In a country in the condition described, isn't it exceptional that foreigners are investing in export industries at all? The uncertainty factor is very high, the infrastructure is limited, and the risks enormous. Doubtless the workers are happy to have jobs. Again the EPZ is clearly not the problem. The problem is a general climate of intimidation that existed before EPZs were ever created and perhaps that local union official supported the leftist insurrection for years.

The anti-union war
239. Enterprises are all too aware of their privileged status, and openly violate the law and the labour code. Labour inspectors are frequently prevented from entering factories and when they are allowed in, they often find there is nobody in the management to hand the official notification to. When in December 1992, after a succession of unfair dismissals of trade union leaders, the Honduran deputy Labour Minister allowed trade unions not to reveal the names of the 30 people needed to create a trade union, several maquiladoras continued with the practice.
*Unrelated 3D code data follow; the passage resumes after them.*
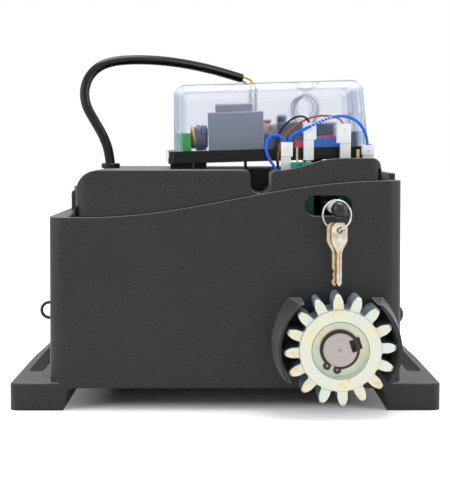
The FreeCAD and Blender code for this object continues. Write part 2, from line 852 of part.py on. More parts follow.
# ---------------------------------------------------------------- motor
def motor_shell():
    left = motor_left()
    right = flange_right() - flange_thickness
    shell = rod_x(wheel_middle, worm_height, motor_radius, left, right)
    bore = rod_x(wheel_middle, worm_height, motor_radius - motor_wall, left - 1, right + 1)
    shell = shell.cut(bore)
    ribs = []
    for k in range(16):
        rib = box(left + 6, right - 6, motor_radius - 0.5, motor_radius + 2.0, -0.9, 0.9)
        rib.rotate(point(0, 0, 0), X_AXIS, k * 360 / 16)
        rib.translate(point(0, wheel_middle, worm_height))
        ribs.append(rib)
    shell = shell.fuse(ribs)
    return shell.cut(bore)


def motor_end_shield():
    """Dished left end of the motor with the seat for its bearing."""
    left = motor_left()
    radius = motor_radius - motor_wall - shaft_fit
    disc = rod_x(wheel_middle, worm_height, radius, left + 0.5, left + motor_wall + 0.5)
    seat_end = left + motor_wall + worm_bearing_width + 1.7
    boss = rod_x(wheel_middle, worm_height, worm_bearing_radius + casing_wall,
                 left + 0.5, seat_end)
    bore = rod_x(wheel_middle, worm_height, worm_bearing_radius, left + motor_wall + 0.5,
                 seat_end + 1)
    return disc.fuse(boss).cut(bore)


def stator_place():
    middle = (motor_left() + flange_right() - flange_thickness) / 2
    return middle - rotor_length / 2, middle + rotor_length / 2


def stator_core():
    x0, x1 = stator_place()
    return ring_x(rotor_radius + air_gap, motor_radius - motor_wall - shaft_fit, x0, x1)


def stator_windings():
    """Two enamelled wire heads, one at each end of the core."""
    x0, x1 = stator_place()
    inner = rotor_radius + air_gap + 2
    outer = motor_radius - motor_wall - 3
    radius = (outer - inner) / 2
    heads = []
    for start, end in ((x0 - 11, x0), (x1, x1 + 11)):
        head = ring_x(inner, outer, start, end)
        free = start if start < x0 else end
        rims = edges_at(head, lambda p: abs(p.x - free) < 0.01)
        heads.append(head.makeFillet(min(radius * 0.8, 4), rims))
    return Part.makeCompound(heads)


def rotor_core():
    x0, x1 = stator_place()
    return ring_x(worm_journal + shaft_fit, rotor_radius, x0, x1)


# ---------------------------------------------------------------- release rod
def release_rod():
    y0 = front - rod_reach - 5
    y1 = front + tower_front + tower_wall + clearance + shoe_depth
    return rod_y(rod_side, rod_height, rod_radius, y0, y1)


def rod_cap():
    y0 = front - rod_reach
    centre = y0 - (cap_length - cap_radius)
    skirt = rod_y(rod_side, rod_height, cap_radius, centre, y0)
    dome = Part.makeSphere(cap_radius, point(rod_side, centre, rod_height))
    dome = dome.common(rod_y(rod_side, rod_height, cap_radius + 1, y0 - cap_length - 1, centre))
    socket = rod_y(rod_side, rod_height, rod_radius + shaft_fit, y0 - 5, y0 + 1)
    return skirt.fuse(dome).cut(socket).removeSplitter()


def release_shoe():
    """Sliding block in the gearbox tower that the rod is fixed in."""
    y0 = front + tower_front + tower_wall + clearance
    low = tower_height() + clearance
    block = box(rod_side - shoe_width / 2, rod_side + shoe_width / 2, y0, y0 + shoe_depth,
                low, rod_height + rod_radius + 2.5)
    uprights = edges_at(block, lambda p: abs(p.z - (low + rod_height + rod_radius + 2.5) / 2) < 1)
    block = block.makeFillet(1.5, uprights)
    return block.cut(rod_y(rod_side, rod_height, rod_radius + shaft_fit, y0 - 1,
                           y0 + shoe_depth + 1))


# ---------------------------------------------------------------- key ring and keys
def ring_centre():
    drop = ring_radius - ring_wire - rod_radius - 0.1
    return point(rod_side, front - ring_reach, rod_height - drop)


def key_ring():
    """Wire ring that hangs on the release rod, turned a little about the vertical."""
    centre = ring_centre()
    ring = Part.makeTorus(ring_radius, ring_wire, centre, Y_AXIS)
    ring.rotate(centre, Z_AXIS, -ring_turn)
    return ring


def key_place(order):
    """Middle of a key's hole; order is +1 for the front key and -1 for the rear key."""
    crossing = math.radians(ring_turn + key_turn)
    offset = order * (plate + plate_gap) / 2
    along = offset / math.sin(crossing)
    turn = math.radians(ring_turn)
    drop = math.sqrt(ring_radius ** 2 - along ** 2) + 0.4
    return ring_centre() + point(along * math.cos(turn), -along * math.sin(turn), -drop)


def door_key(order):
    """Flat key with an octagonal bow; its plate turns with key_turn."""
    half = bow_width / 2
    cut = half * 0.55
    top = 5.0
    low = top - bow_height
    tip = low - blade_length
    blade = blade_width / 2
    edge = [(-cut, top), (cut, top), (half, top - cut), (half, low + 2 * cut),
            (blade + 0.8, low + 0.5), (blade, low - 1.5), (blade, tip + blade),
            (blade * 0.3, tip), (-blade * 0.3, tip)]
    bits = [(-blade, tip + blade), (-blade, tip + 3.6), (-blade + 0.8, tip + 4.6),
            (-blade + 0.8, tip + 6.2), (-blade + 0.2, tip + 7.2), (-blade + 1.1, tip + 8.8),
            (-blade + 1.1, tip + 10.2), (-blade, tip + 11.6), (-blade, low - 1.5)]
    if order > 0:
        bits = [(-blade, tip + blade), (-blade, low - 1.5)]
    edge = edge + bits + [(-blade - 0.8, low + 0.5), (-half, low + 2 * cut), (-half, top - cut)]
    corners = [point(x, 0, z) for x, z in edge]
    outline = Part.makePolygon(corners + [corners[0]])
    key = prism_y(outline, -plate / 2, plate / 2)
    key = key.cut(rod_y(0, 0, key_hole, -plate, plate))
    # long groove down the blade's front face
    key = key.cut(box(-0.45, 0.45, -plate / 2 - 1, -plate / 2 + 0.5, tip + 2, low))
    key.rotate(point(0, 0, 0), Z_AXIS, key_turn)
    key.translate(key_place(order))
    return key


# ---------------------------------------------------------------- control box
box_pivot = FreeCAD.Vector((box_left + box_right) / 2, 0, tray_bottom)


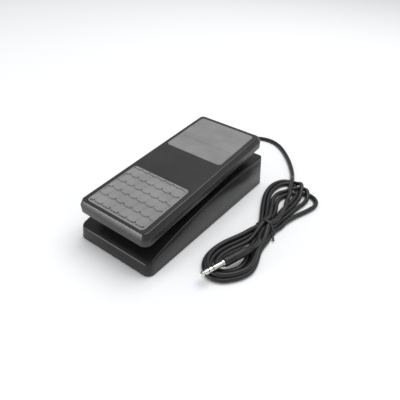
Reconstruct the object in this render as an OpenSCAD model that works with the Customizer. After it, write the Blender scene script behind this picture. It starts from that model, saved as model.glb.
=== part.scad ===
// Rocking foot pedal: a treadle on a cross axle turns a potentiometer through
// a gear sector. +Z is up, +Y points to the toe end, +X is the right-hand side
// seen from the heel. The origin is the middle of the footprint, on the floor.

/* [Base] */
// Length of the base on its underside
base_l = 250; // [240:1:260]
// Width of the base on its underside
base_w = 110; // [106:1:114]
// Height of the deck edge at the heel
heel_h = 16; // [14:0.5:18]
// Rise of the deck from the heel to the toe
deck_rise = 29; // [27:0.5:30]
// Wall thickness of the base casting
wall = 2.5; // [2:0.1:3]
// Height of the rubber feet below the base
foot_h = 1; // [1:0.1:1.5]

/* [Treadle] */
// Length of the top face of the treadle
tread_l = 233; // [230:1:235]
// Width of the top face of the treadle
tread_w = 98.2; // [96:0.2:100]
// Depth of the treadle from its top face to its lower rim
tread_h = 15.5; // [14:0.5:16]
// Slope of the treadle at rest, in degrees
tread_slope = 5.65; // [5:0.05:6]
// Length of the rubber pad under the heel
pad_l = 79; // [70:1:85]
// Length of the plate under the toe
plate_l = 81; // [70:1:85]

/* [Mechanism] */
// Height of the treadle axle above the floor
axle_z = 30; // [29:0.5:31]
// Gear module of the sector and the pinion
gear_module = 1; // [1:1:1]
// Teeth on a full circle of the sector
sector_teeth = 60; // [60:12:60]
// Teeth on the pinion
pinion_teeth = 12; // [12:1:12]

/* [Cord] */
// Diameter of the cord
cord_d = 6; // [5.6:0.1:6.2]

/* [Hidden] */
$fn = 48;

slack = 0.02;                       // radial clearance of a fixed screw or pin
draft = 0.1;                        // inward lean of the base walls, per mm of height
base_r = 8.7;                       // corner radius of the base
deck_steps = 22;                    // straight pieces in the deck curve
draft_h = 46;                       // height over which the drafted block is built

plate_t = 2;                        // steel bottom plate
plate_top = foot_h + plate_t;
plate_screws = [[-44, -108], [44, -108], [-45, -42], [45, -42], [-44, 106], [44, 106]];
feet = [[-44, -94], [44, -94], [-44, 92], [44, 92]];

tread_flare = 2.1;                  // how far the lower rim stands out from the top face
tread_start = -120.3;               // heel edge of the top face, measured from the axle
tread_top = 38.74;                  // top face above the axle, square to the slope
tread_rim = tread_top - tread_h;
tread_skin = 3;
tread_r = 6.5;
cover_seat = 1;                     // depth of the shallow seats in the top face
cover_t = 2.2;                      // thickness of the pad and of the plate
pad_w = 83.6;
pad_from = 4.9;                     // heel edge of the pad, from the treadle's heel edge
cover_w = 84.6;
plate_from = 144;
cover_r = 4.5;
bumper_x = 32;
toe_bumper_y = 105;
heel_bumper_y = -100;

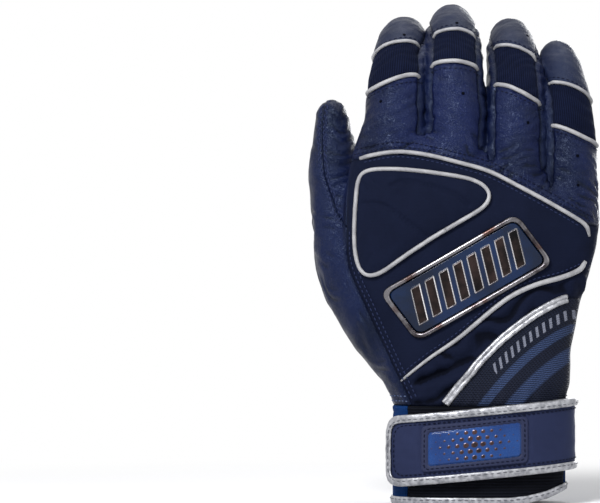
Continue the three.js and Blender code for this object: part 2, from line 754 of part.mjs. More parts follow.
// Diagonal binding: silver tape along the upper edge of the diagonal strap
const alongBinding = (distance) => diagonalSeam.map((point) =>
  corner(point.x - distance, point.y + distance));
const bindingReach = bindingWidth * Math.SQRT1_2 / 2;
addPiece("diagonal_binding", layer(
  hand, [...alongBinding(-bindingReach), ...alongBinding(bindingReach).reverse()],
  gap, gap + 2 * bindingThickness,
).subtract(slab(belowWrist, -farAway, farAway)), silverTape);

// Knuckle pad: foam under a cloth cover, inside a loop of piping
const padShares = [
  [-0.4, 0.661], [-0.33, 0.667], [-0.2, 0.665], [-0.064, 0.657], [0.06, 0.647], [0.13, 0.63],
  [0.148, 0.613], [0.125, 0.592], [0.03, 0.566], [-0.107, 0.528], [-0.244, 0.484], [-0.312, 0.46],
  [-0.367, 0.453], [-0.395, 0.467], [-0.413, 0.5], [-0.418, 0.54], [-0.413, 0.6],
];
const padFoamThickness = 2.7;
const padCoverThickness = 0.8;

const padOutline = padShares.map(place);
const foamOuter = gap + padFoamThickness;
const padHollow = filledHand(foamOuter + gap)
  .intersect(slab(grow(padOutline, -padCoverThickness), -farAway, farAway));
addPiece("knuckle_pad_cover", layer(
  filledHand, padOutline, gap, foamOuter + gap + padCoverThickness).subtract(padHollow), navyCloth);
addPiece("knuckle_pad_foam", layer(
  filledHand, grow(padOutline, -padCoverThickness - gap), gap, foamOuter,
  [-farAway, sideDepth - padCoverThickness]), foam);

// Badge: a moulded plate in a chrome rim, on the back of the hand
const badgeShares = [0.046, 0.4515]; // its middle
const badgeLength = 73;
const badgeHeight = 29;
const badgeTilt = THREE.MathUtils.degToRad(30);
const badgeLean = Math.tan(THREE.MathUtils.degToRad(7));
const badgeCorner = 6;
const badgeRim = 2.5;
const badgeRimThickness = 2.2;
const badgePlateThickness = 1.4;

const badgeOutline = roundCorners(
  rectangle(-badgeLength / 2, -badgeHeight / 2, badgeLength / 2, badgeHeight / 2)
    .map((point) => corner(point.x - badgeLean * point.y, point.y)
      .rotateAround(corner(0, 0), badgeTilt).add(place(badgeShares))),
  badgeCorner);
addPiece("badge_rim", layer(hand, badgeOutline, gap, gap + badgeRimThickness)
  .subtract(slab(grow(badgeOutline, -badgeRim), ...backDepths)), chrome);
addPiece("badge_plate", layer(
  hand, grow(badgeOutline, -badgeRim - gap), gap, gap + badgePlateThickness), bluePlate);

// Piping: a round cord in each seam
function skinMesh() {
  const { vertProperties, triVerts } = outside.getMesh();
  const geometry = new THREE.BufferGeometry();
  geometry.setAttribute("position", new THREE.BufferAttribute(new Float32Array(vertProperties), 3));
  geometry.setIndex(new THREE.BufferAttribute(new Uint32Array(triVerts), 1));
  geometry.computeVertexNormals();
  return new THREE.Mesh(geometry, new THREE.MeshBasicMaterial({ side: THREE.DoubleSide }));
}

const skin = skinMesh();
const caster = new THREE.Raycaster();

// Point over the skin of the back of the hand, raised along its normal
function raised(point, height) {
  caster.set(new THREE.Vector3(point.x, -farAway, point.y), new THREE.Vector3(0, 1, 0));
  const [hit] = caster.intersectObject(skin);
  const { position, normal } = skin.geometry.attributes;
  const face = [hit.face.a, hit.face.b, hit.face.c];
  const corners = face.map((k) => new THREE.Vector3().fromBufferAttribute(position, k));
  const weights = THREE.Triangle.getBarycoord(hit.point, ...corners, new THREE.Vector3());
  const upwards = face
    .map((k, i) => new THREE.Vector3().fromBufferAttribute(normal, k)
      .multiplyScalar(weights.getComponent(i)))
    .reduce((sum, each) => sum.add(each));
  return hit.point.clone().addScaledVector(upwards.normalize(), height);
}

const pipingStep = 4;
const pipingLift = pipingRadius + 2 * gap; // middle of the cord over the skin of the hand
const pipingSides = 6;

function piping(name, points) {
  const path = new THREE.CatmullRomCurve3(points);
  const steps = Math.ceil(path.getLength() / pipingStep);
  const section = new THREE.Shape().absarc(0, 0, pipingRadius, 0, 2 * Math.PI);
  const cord = new THREE.ExtrudeGeometry(
    section, { steps, curveSegments: pipingSides / 2, extrudePath: path });
  addPiece(name, solid(cord), greyPiping);
}

function skinPath(seam) {
  const curve = new THREE.SplineCurve(seam);
  return curve.getSpacedPoints(Math.ceil(curve.getLength() / pipingStep))
    .map((point) => raised(point, pipingLift));
}

// Ring of piping over the back of a finger, from side to side
const pipingTurns = 8;
const innerTurn = THREE.MathUtils.degToRad(56); // towards a neighbouring finger
const outerTurn = THREE.MathUtils.degToRad(80); // on the edge of the hand

function pipingArc(name, finger, distance) {
  const from = name === "index" ? -outerTurn : -innerTurn;
  const to = name === "little" ? outerTurn : innerTurn;
  const lift = pipingRadius + gap;
  return Array.from({ length: pipingTurns + 1 }, (_, i) => {
    const angle = from + (i / pipingTurns) * (to - from);
    const frame = fingerFrame(finger, distance + finger.flexSlope * Math.sin(angle));
    return frame.centre.clone()
      .addScaledVector(frame.side, Math.sin(angle) * (frame.halfWidth + lift))
      .addScaledVector(frame.back, Math.cos(angle) * (frame.halfDepth + lift));
  });
}

const knucklePipingStart = [-0.4, 0.69];
piping("knuckle_piping",
  skinPath(line([knucklePipingStart, ...knuckleSeamShares.slice(2)], seamSteps)));
piping("lower_piping", skinPath(lowerSeam));
piping("pad_piping", skinPath(grow(padOutline, pipingRadius + gap)));
for (const [name, finger] of Object.entries(fingers)) {
  piping(`${name}_lower_piping`, pipingArc(name, finger, finger.flexFrom));
  piping(`${name}_upper_piping`, pipingArc(name, finger, finger.flexTo));
}

// The origin is under the middle of the glove, on the surface that it stands on
const bounds = new THREE.Box3().setFromObject(glove);
const middleOfGlove = bounds.getCenter(new THREE.Vector3());
glove.position.set(-middleOfGlove.x, -middleOfGlove.y, -bounds.min.z);

export default glove;
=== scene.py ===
import json
import math

import bpy
import numpy as np
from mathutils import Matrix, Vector, noise
from mathutils.bvhtree import BVHTree

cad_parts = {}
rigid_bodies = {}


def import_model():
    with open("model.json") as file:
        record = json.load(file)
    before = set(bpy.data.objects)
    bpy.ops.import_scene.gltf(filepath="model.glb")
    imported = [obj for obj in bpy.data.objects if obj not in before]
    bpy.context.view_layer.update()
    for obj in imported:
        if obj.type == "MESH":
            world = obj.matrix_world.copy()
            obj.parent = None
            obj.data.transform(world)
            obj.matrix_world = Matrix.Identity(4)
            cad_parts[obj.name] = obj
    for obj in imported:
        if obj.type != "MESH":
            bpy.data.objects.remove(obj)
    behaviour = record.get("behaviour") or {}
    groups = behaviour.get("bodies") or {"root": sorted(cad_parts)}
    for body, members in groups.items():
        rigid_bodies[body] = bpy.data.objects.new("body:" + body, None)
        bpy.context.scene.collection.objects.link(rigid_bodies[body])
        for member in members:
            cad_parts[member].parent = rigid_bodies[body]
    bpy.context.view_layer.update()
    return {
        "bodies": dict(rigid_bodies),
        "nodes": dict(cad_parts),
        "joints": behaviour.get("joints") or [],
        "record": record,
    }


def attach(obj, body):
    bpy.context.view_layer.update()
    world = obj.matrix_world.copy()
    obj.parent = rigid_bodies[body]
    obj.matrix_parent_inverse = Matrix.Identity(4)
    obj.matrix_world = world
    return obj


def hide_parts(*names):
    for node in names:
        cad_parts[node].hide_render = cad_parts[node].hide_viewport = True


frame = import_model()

# A batting glove for the right hand, filled as if worn and standing on its hem. Sizes are in
# millimetres, with X from the thumb to the little finger, Y from the back of the hand to the
# palm and Z up. Points become metres in the frame only when a mesh is made.

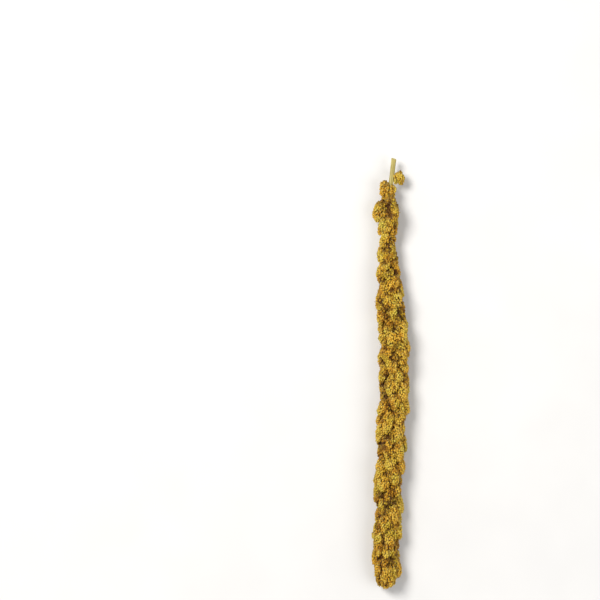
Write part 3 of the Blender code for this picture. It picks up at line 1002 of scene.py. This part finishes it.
in_dense = owners >= len(cluster_eggs) + len(tuft_eggs)
towards_tip = -np.array([egg.middle[1] for egg in eggs])[owners]
shades = np.random.default_rng(LOBE_TONE_SEED).uniform(-LOBE_TONE, LOBE_TONE, len(eggs))
bands = np.quantile(towards_tip[in_dense], np.linspace(0, 1, DENSE_PIECES + 1))
bands[-1] += MM
for number in range(DENSE_PIECES):
    here = in_dense & (towards_tip >= bands[number]) & (towards_tip < bands[number + 1])
    batches = grains_chaff_and_bristles(places[here], shades[owners[here]], rng)
    finish_piece(make_piece(f"dense_seeds_{number + 1}", batches, husk), "grains", "dense_head")
finish_piece(dense_flesh(lobe_eggs), "grains", "dense_head")

# Floor, light and camera

bpy.ops.mesh.primitive_plane_add(size=6, location=(0, 0, 0))
floor = bpy.context.object
floor.name = "floor"
floor.data.materials.append(floor_finish())

PX_PER_MM = 1.5
LIE_COLUMN = 392  # the pixel column where LIE is 0
CUT_ROW = 159  # the pixel row of the cut end
IMAGE_MIDDLE = 300
CAMERA_HEIGHT = 1.5
HEAD_HEIGHT = 0.01  # where the picture's scale is true
camera = bpy.data.objects.new("camera", bpy.data.cameras.new("camera"))
bpy.context.scene.collection.objects.link(camera)
bpy.context.scene.camera = camera
camera.data.sensor_width = 36
frame_side = 2 * IMAGE_MIDDLE / PX_PER_MM * MM
camera.data.lens = camera.data.sensor_width * (CAMERA_HEIGHT - HEAD_HEIGHT) / frame_side
camera.location = (
    SHIFT.x - (LIE_COLUMN - IMAGE_MIDDLE) / PX_PER_MM * MM,
    SHIFT.y + HEAD_LENGTH / 2 - (IMAGE_MIDDLE - CUT_ROW) / PX_PER_MM * MM,
    CAMERA_HEIGHT,
)
camera.rotation_euler = (0, 0, 0)


def area_light(name, place, aim, size, power, colour):
    light = bpy.data.lights.new(name, "AREA")
    light.shape = "DISK"
    light.size = size
    light.energy = power
    light.color = linear(colour)[:3]
    lamp = bpy.data.objects.new(name, light)
    bpy.context.scene.collection.objects.link(lamp)
    lamp.location = place
    lamp.rotation_euler = (Vector(place) - Vector(aim)).to_track_quat("Z", "Y").to_euler()


area_light("key", (-0.7, 0.6, 1.3), (0, 0, 0), 0.7, 26, "#FFFDF9")
area_light("fill", (0.9, -0.3, 1.2), (0, 0, 0), 1.2, 9, "#FCFCFC")
world = bpy.data.worlds.new("studio")
bpy.context.scene.world = world
world.use_nodes = True
world.node_tree.nodes["Background"].inputs["Color"].default_value = linear("#FAFAFA")
world.node_tree.nodes["Background"].inputs["Strength"].default_value = 0.45
bpy.context.scene.view_settings.view_transform = "Standard"
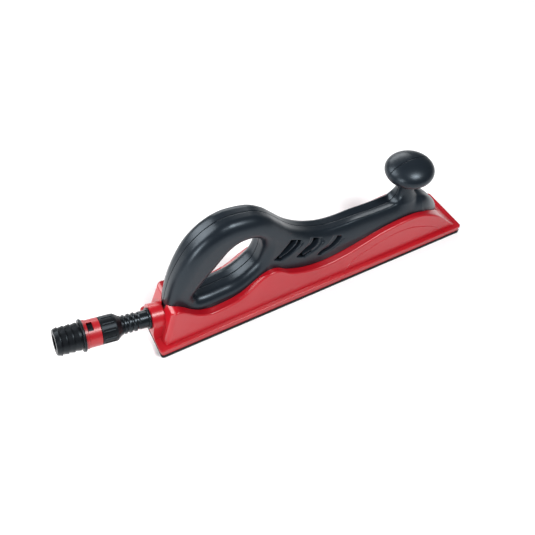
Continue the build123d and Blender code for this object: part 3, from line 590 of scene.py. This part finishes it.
scene = bpy.context.scene
floor_mesh = bpy.data.meshes.new("floor")
corners = [(FLOOR_HALF * x, FLOOR_HALF * y, 0) for x, y in ((-1, -1), (1, -1), (1, 1), (-1, 1))]
floor_mesh.from_pydata(corners, [], [(0, 1, 2, 3)])
floor = bpy.data.objects.new("floor", floor_mesh)
scene.collection.objects.link(floor)
floor.location.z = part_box("hook_face")[0].z - FLOOR_DROP
white = bpy.data.materials.new("floor_white")
white.use_nodes = True
matt = white.node_tree.nodes["Principled BSDF"]
matt.inputs["Base Color"].default_value = FLOOR_WHITE
matt.inputs["Roughness"].default_value = 1.0
matt.inputs["Specular IOR Level"].default_value = 0.0
floor_mesh.materials.append(white)

world = bpy.data.worlds.new("studio")
scene.world = world
world.use_nodes = True
sky = world.node_tree.nodes["Background"]
sky.inputs["Color"].default_value = SKY_COLOUR
sky.inputs["Strength"].default_value = SKY_STRENGTH
scene.view_settings.view_transform = "Standard"


def softbox(name, where, target, size, power):
    """Rectangular area lamp aimed at target."""
    lamp = bpy.data.lights.new(name, "AREA")
    lamp.shape = "RECTANGLE"
    lamp.size, lamp.size_y = size
    lamp.energy = power
    holder = bpy.data.objects.new(name, lamp)
    holder.location = where
    holder.rotation_euler = (Vector(target) - Vector(where)).to_track_quat("-Z", "Y").to_euler()
    scene.collection.objects.link(holder)


for lamp_row in LAMPS:
    softbox(*lamp_row)

# Camera at the photograph's viewing angle, looking at a point on the floor.
AZIMUTH, ELEVATION, DISTANCE = math.radians(-27.40), math.radians(51.12), 0.7627
TARGET = Vector((-0.04368, 0.02812, 0.0))
FOCAL_LENGTH, SENSOR_WIDTH = 40.6, 36.0
back = Vector((
    math.sin(AZIMUTH) * math.cos(ELEVATION), -math.cos(AZIMUTH) * math.cos(ELEVATION), math.sin(ELEVATION),
))
lens = bpy.data.cameras.new("camera")
lens.lens = FOCAL_LENGTH
lens.sensor_width = SENSOR_WIDTH
camera = bpy.data.objects.new("camera", lens)
camera.location = TARGET + back * DISTANCE
camera.rotation_euler = (-back).to_track_quat("-Z", "Y").to_euler()
scene.collection.objects.link(camera)
scene.camera = camera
In July 1993, 45 workers who had signed up for the creation of a trade union were shown the door by the Seolim company. 239. Name the EPZ.
240. Supported by governments with a long tradition of antiunion measures and the violation of their own laws, enterprises are fully versed in the union busting techniques tried and tested in many enterprises in, for example, the southern states of the US. 240. We are tireless in pointing out again that this is unrelated to EPZs, but rather related to the frustrating climate in many countries for politically motivated trade union movements. See our paragraph 230.